Centro is Rio de Janeiro's financial center, a commercial district of sleek skyscrapers and traffic-filled boulevards. These modern buildings are juxtaposed with baroque churches, historical plazas and former imperial buildings, making Centro a great place to see
Cariocas (native inhabitants of Rio) from many different walks of life.
The district is surprisingly walkable, thanks to a number of pedestrian-only areas and broad sidewalks that line Centro's main boulevards. Below is the route my family and I decided to take, starting at Estçacão Cinelândia to the south and ending at Estação Uruguaiana.

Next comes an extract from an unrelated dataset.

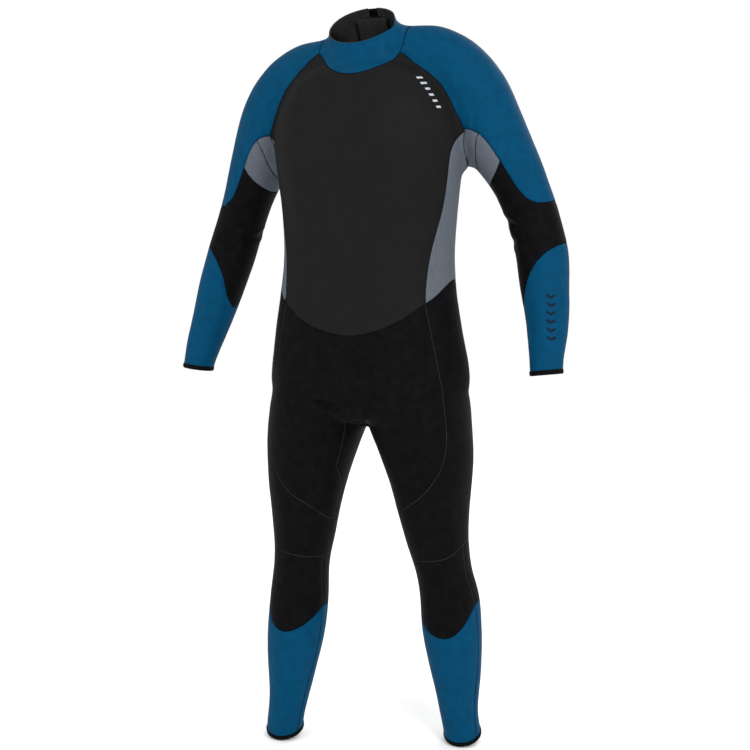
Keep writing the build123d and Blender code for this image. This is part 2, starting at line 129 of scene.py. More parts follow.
def natural_spline(t, values, at):
    """A natural cubic through values at t, read at other places."""
    gaps = np.diff(t)
    count = len(t)
    system = np.eye(count)
    right = np.zeros_like(values)
    for i in range(1, count - 1):
        system[i, i - 1:i + 2] = gaps[i - 1], 2 * (gaps[i - 1] + gaps[i]), gaps[i]
        slope = (values[i + 1] - values[i]) / gaps[i]
        right[i] = 6 * (slope - (values[i] - values[i - 1]) / gaps[i - 1])
    bend = np.linalg.solve(system, right)
    k = np.clip(np.searchsorted(t, at, side="right") - 1, 0, count - 2)
    gap = gaps[k][:, None]
    a = (t[k + 1] - at)[:, None] / gap
    b = 1 - a
    curve = a * values[k] + b * values[k + 1]
    return curve + ((a**3 - a) * bend[k] + (b**3 - b) * bend[k + 1]) * gap**2 / 6


def limb(stations):
    """Rings through stations, each a row of middle, across and depth vectors, in metres."""
    rows = np.array([np.concatenate(s) for s in stations], float)
    t = np.concatenate(([0], np.cumsum(np.linalg.norm(np.diff(rows[:, :3], axis=0), axis=1))))
    at = np.linspace(0, t[-1], int(t[-1] / STEP) + 1)
    smooth = natural_spline(t, rows, at)
    turn = np.linspace(0, 2 * pi, ROUND, endpoint=False)
    across = smooth[:, None, 3:6] * np.cos(turn)[None, :, None]
    depth = smooth[:, None, 6:9] * np.sin(turn)[None, :, None]
    return (smooth[:, None, :3] + across + depth) * MM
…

We began our exploration at Praça Floriano (visible as you exit Cinelândia Station), a plaza named in honor of Floriano Peixoto, second president of Brazil.
|
Meu irmão e eu |
Overlooking the plaza is the Biblioteca Nacional, the largest library in Latin America, with a remarkable rare book collection that includes two original Mainz Psalter Bibles.
|
Biblioteca Nacional |
To the north lies the opulent Theatro Municipal, built in 1905 in the style of the Palais Garnier in Paris. It is the home of Rio's opera, orchestra and ballet companies.
|
Theatro Municipal |
Continuing north, we walked along Avenida Rio Branco to the necoclassical Museu Nacional de Belas Artes. The fine arts museum houses the sizable portion of the Portuguese Royal Collection that stayed in Brazil after Dom João VI's transfer of the royal court as well as 20,000 other pieces ranging from medieval paintings to contemporary Brazilian art.
|
Museu Nacional de Belas Artes |
We then turned left on Avenida Almirante Barroso and, after passing Carioca Station, arrived at Largo da Carioca, a public square with a bustling outdoor market.
|
Largo da Carioca |
On the hill to our left was the baroque Igreja São Francisco da Penitência, dating from 1726. Next to it stands the Convento de Santo Antônio, built between 1608 and 1615.
|
Igreja São Francisco da Penitência e Convento de Santo Antônio |
After passing through the plaza, we walked around the corner to Rua Gonçalves Dias and stopped for coffee at Confeitaria Colombo, a magnificent Victorian tearoom dating from the late 1800s that transports you back to Rio during the Belle Époque—complete with stained-glass windows, brocaded mirrors and marble countertops. Incidentally, the crowd of immaculately coiffed Cariocas reminded me a bit of the ladies of Houston.
|
The first-floor salão, complete with huge mirrors imported from Belgium in 1894 |
|
One of the dessert displays |
After filling up on
cafézinhos, we walked east on Rua Sete de Setembro, passing through the central business district. Here's a picture I took facing north while crossing Av. Rio Branco:
|
Almost got run over by angry Brazilian motorists while taking this shot |
(Here we made a brief detour to a charming lunchtime spot that—despite its ambience and our guidebook's claim that the offerings are
muito gostoso—was rather unremarkable.)
Continuing east a few blocks on Rua Sete de Setembro, we arrived at Praça Quinze de Novembro, a site that was first inhabited by a convent of Carmelite fathers in 1590. The square was renamed after Brazil declared independence on November 15, 1822. Praça Quinze de Novembro was also the site of the coronation of Brazil's two emperors as well as the abolition of slavery.
|
Buildings adjacent to the plaza |
Overlooking the plaza is the Paço Imperial, originally built as a governor's residence and later used as the home of Dom João and his family.
|
Overlooking the plaza is the Paço Imperial |
Behind the Paço Imperial stands the stately Palácio Tiradentes, former seat of the National Congress until the transfer of the capital to Brasília in 1960. (When the National Congress was shut down in 1937 under the Vargas dictatorship, the building housed his Department of Press and Propaganda.) Tiradentes Palace today serves as the home of the Legislative Assembly of the State of Rio de Janeiro.
|
Palácio Tiradentes |
We then crossed Praça Quinze de Novembro and walked north through the Arco de Teles and along Travessa do Comércio, one of Centro's oldest lanes. The winding alleyway is lined with numerous open-air bars and charming restaurants.
|
Travessa do Comércio |
|
Continuing north |
|
Art installation at the end of the lane |
Next, we turned left onto Av. Presidente Vargas and spotted the Igreja de Nossa Senhora da Candelária, the largest and wealthiest church of imperial Brazil. Originally constructed in the late 16th century, the baroque masterpiece was rebuilt between 1775 and 1894 using limestone shipped from Lisbon.
|
Igreja NS da Candelária |
|
Altar |
After resting in the cool interior of the church, we continued west along Av. Presidente Vargas to Uruguaiana Station, the final stop on our half-day walking tour.